Como afirma Joelson A.Onofre, professor de Filosofia e especialista em Educação e Relações Étnico-Raciais, “os educadores necessitam de apoio técnico e acompanhamento pedagógico para reavaliarem suas práticas assim como ajudarem seus alunos na prazerosa tarefa da busca pelo conhecimento.
Ele lembra ainda que isso exige dos/as educadores formação, pesquisa e experiência, mas que os efeitos positivos da prática da educação inclusiva podem ser percebidos quando educadores, familiares e toda a comunidade compreendem que o objetivo da educação inclusiva é garantir que todos os educandos, com ou sem deficiência, participem ativamente das atividades propostas pela escola e na comunidade.”
Eis o primeiro dos desafios: o fato de os educadores, de modo geral, não receberem orientação e o apoio de que necessitam, uma vez que a teoria difere da prática, e sentem-se incapazes de realizar a tarefa que lhes é destinada.

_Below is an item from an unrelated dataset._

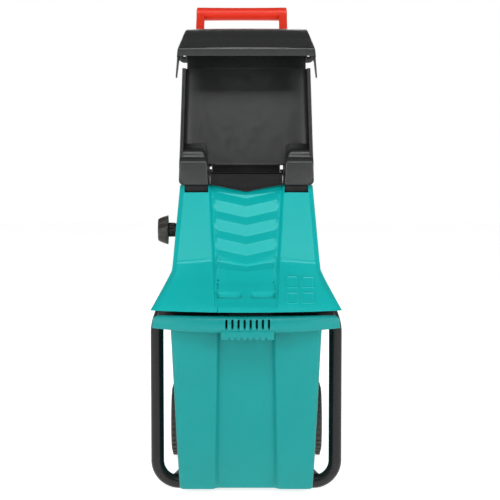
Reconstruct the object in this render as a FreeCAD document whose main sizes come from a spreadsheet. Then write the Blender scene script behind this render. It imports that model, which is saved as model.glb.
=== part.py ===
import FreeCAD, Part
import math
import os

import Sketcher

# A garden shredder: a front feed hopper and hood on a moulded housing, which holds the motor, a
# two-stage gearbox, a toothed cutting drum and its pressure plate. It stands on a tubular frame
# with two wheels at the back, and a pull-out collection bin hangs under the cutting unit.
# Millimetres. X is to the right as the operator faces it, Y to the back, Z up. The origin is on
# the ground under the middle of the machine.

DOC = FreeCAD.newDocument("garden_shredder")
SHEET = DOC.addObject("Spreadsheet::Sheet", "dim")

DIMENSIONS = {
    # tubular frame
    "leg_tube_r": 15.5, "leg_wall": 2.0, "leg_x": 212.5, "leg_y": -191.0, "leg_top_x": 196.0,
    "leg_knee_z": 395.0, "leg_knee_r": 110.0, "foot_r": 52.0, "foot_arch": 4.8,
    "rail_r": 12.5, "rail_wall": 2.0, "rail_front_x": 168.0, "rail_x": 135.0,
    "rail_y": 195.0, "rail_bend_r": 45.0,
    # axle and wheels
    "axle_r": 6.0, "axle_y": 217.0, "axle_z": 95.0, "axle_half": 193.0, "run_gap": 0.05,
    "wheel_r": 95.0, "wheel_in_x": 150.0, "wheel_out_x": 195.0, "rim_r": 68.0, "hub_r": 17.0,
    "hub_out_x": 188.0, "web_t": 6.0, "rim_t": 5.0, "spacer_r": 9.0, "bracket_t": 6.0,
    # base plate
    "plate_z": 440.0, "plate_t": 5.0, "plate_hw": 212.0, "plate_rear_hw": 170.0,
    "plate_front_y": -218.0, "plate_rear_y": 231.7, "tab_t": 4.0, "tab_drop": 22.0,
    "bolt_r": 3.0, "bolt_head_r": 6.5, "bolt_head_t": 4.5,
    # collection bin
    "bin_gap": 0.3, "bin_wall": 3.0, "bin_top_z": 416.0, "bin_apron_z": 10.0,
    "bin_top_hw": 178.5, "bin_low_hw": 157.0, "bin_top_front": -273.0, "bin_low_front": -256.0,
    "bin_top_rear": 112.0, "bin_low_rear": 100.0, "bin_panel_hw": 64.0, "bin_step": 12.0,
    "bin_panel_deep": 14.0, "apron_deep": 26.0, "bin_travel": 460.0,
    "trim_front": -312.0, "trim_end_y": -276.0, "trim_end_x": 208.0, "trim_low_x": 220.0,
    "trim_top_z": 427.0, "trim_low_z": 388.0, "trim_t": 3.0, "grip_hw": 62.0, "grip_low_z": 373.0,
    "slot_pitch": 14.3, "slot_w": 5.2, "slot_low_z": 398.0, "slot_high_z": 421.0,
    # moulded covers
    "shell_t": 3.0, "cover_top_z": 720.0, "crease_z": 540.0, "flare_z": 485.0, "skirt_z": 437.0,
    "top_hw": 163.0, "crease_hw": 176.0, "flare_hw": 199.0, "skirt_hw": 225.0,
    "top_front": -46.0, "crease_front": -176.0, "flare_front": -206.0, "skirt_corner": -262.0,
    "skirt_front": -306.0, "flare_bow": 8.0, "bevel": 13.0, "channel_hw": 88.0,
    "channel_side": 4.0, "channel_deep": 10.0, "parting_y": 30.0, "parting_gap": 0.3,
    "top_part_hw": 162.0, "crease_part_hw": 174.0, "flare_part_hw": 193.0, "skirt_part_hw": 215.0,
    "rear_low_y": 235.0, "rear_top_y": 200.0, "rear_low_hw": 178.0, "rear_top_hw": 150.0,
    # feed hopper
    "seat_gap": 0.3, "hopper_t": 4.0, "hopper_low_hw": 165.5, "hopper_top_hw": 157.5,
    "hopper_top_z": 1006.0, "hopper_low_front": -58.0, "hopper_top_front": -6.0,
    "chute_low_z": 768.0, "chute_low_y": 39.0, "chute_lean": 0.275, "tongue_top_z": 1092.0,
    "tongue_hw": 149.5, "hump_hw": 92.0, "hump_front_z": 783.0, "hump_edge_z": 803.0,
    "hump_back_z": 818.0, "socket_hw": 151.0, "socket_in": 93.6, "socket_deep": 17.0,
    # inlet chute
    "inlet_hw": 88.6, "inlet_front": -59.0, "inlet_rear": 50.0, "inlet_top_z": 751.0,
    "inlet_back_z": 772.0, "inlet_notch_z": 704.0, "inlet_t": 4.0, "inlet_neck_y": -42.0,
    "inlet_low_y": -49.0, "inlet_low_x": -64.0, "inlet_corner": 9.0,
    # hood and carrying handle
    "hood_t": 3.5, "hood_rear_y": 140.0, "hood_back_y": 118.0, "hood_top_z": 1108.0,
    "hood_lip_z": 1055.0, "hood_lip_low_z": 1036.0, "hood_front_y": -15.0, "wing_tip_z": 982.0,
    "hood_top_hw": 151.5, "hood_lip_hw": 168.0, "wing_tip_hw": 175.0, "hood_back_low_z": 1050.0,
    "grip_r": 16.0, "grip_y": 250.0, "grip_z": 1151.0, "grip_half": 117.5, "grip_offset": -12.5,
    "post_w": 22.0, "post_t": 26.0, "post_foot_z": 1078.0,
    "handle_screw_r": 2.5,
    # cutting unit
    "drum_x": 22.0, "drum_z": 590.0, "drum_tip_r": 50.0, "drum_root_r": 37.0, "drum_half": 42.0,
    "shaft_r": 10.0, "chamber_left": -100.0, "chamber_right": 84.0, "chamber_wall": 8.0,
    "chamber_front": -52.0, "chamber_rear": 56.0, "rear_wall": 12.0, "chamber_low_z": 520.0,
    "chamber_top_z": 664.0, "bearing_r": 21.0, "anvil_x": -49.0, "anvil_t": 16.0,
    "anvil_half": 41.5, "anvil_low_z": 552.0, "anvil_top_z": 648.0, "anvil_hole_deep": 12.0,
    # adjusting knob
    "knob_y": -11.0, "knob_z": 607.5, "screw_r": 6.0, "knob_r": 37.0, "knob_in_x": 193.0,
    "knob_out_x": 218.0, "neck_r": 17.0, "neck_in_x": 176.5, "bush_r": 21.0,
    "bush_seat_x": 165.4,
    # gears: module, teeth, width; the drum gear is driven through a lay shaft
    "low_module": 1.75, "high_module": 1.25, "pinion_teeth": 12, "wheel_teeth": 72,
    "gear_w": 12.0, "backlash": 0.3, "lay_angle": 233.1, "motor_angle": -15.0, "lay_r": 8.0,
    "case_rear": 98.0, "case_wall": 6.0, "case_lid": 4.0, "case_left": -82.0,
    "case_right": 100.0, "case_low_z": 476.0, "case_top_z": 664.0,
    # motor
    "motor_r": 63.0, "motor_rear": 216.0, "can_t": 4.0, "stator_in_r": 33.0, "rotor_r": 32.0,
    "core_front": 116.0, "core_rear": 186.0, "motor_shaft_r": 6.0, "fan_r": 52.0,
    # controls at the back
    "panel_left": -138.0, "panel_right": -32.0, "panel_low_z": 452.0, "panel_top_z": 534.0,
    "panel_t": 6.0, "button_w": 24.0, "button_proud": 5.0, "button_gap": 0.5, "button_row_z": 511.0,
    "start_x": -118.0, "stop_x": -87.0, "dial_x": -54.0, "dial_r": 13.0, "low_row_z": 472.0,
    "reset_r": 6.0, "socket_x": -104.0, "socket_w": 44.0, "socket_h": 26.0,
    # what holds the covers down
    "cover_boss_x": 150.0, "cover_boss_y": -191.0, "cover_boss_r": 6.0, "cover_boss_top": 500.0,
    "cover_screw_x": 151.0, "cover_bracket_w": 12.0, "cover_bracket_t": 9.0,
}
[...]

Aqui entra também a importância da tomada de consciência: tanto o educador quanto a instituição escolar, em si, precisam ter clareza do seu papel. Se as atividades propostas pela escola não acolherem ou valorizarem as diferenças, a sensação de incoerência será inevitável.
Essa estranheza poderá diminuir com um trabalho conjunto, entre escola e família, quando dispostas a exercitarem a democracia dialogando sobre suas dificuldades e se unindo para encontrarem, juntas, respostas para suas perguntas.
Realizando uma prática coletiva coerente, aceitando as realidades e respeitando o processo de cada um na superação dos desafios, aprender sobre inclusão se torna possível e a sociedade só tem a ganhar.
Afinal, inclusão não é um modismo, e sim um convite à transformação, e desafia cada um de nós a mudarmos os paradigmas que impedem a evolução da sociedade.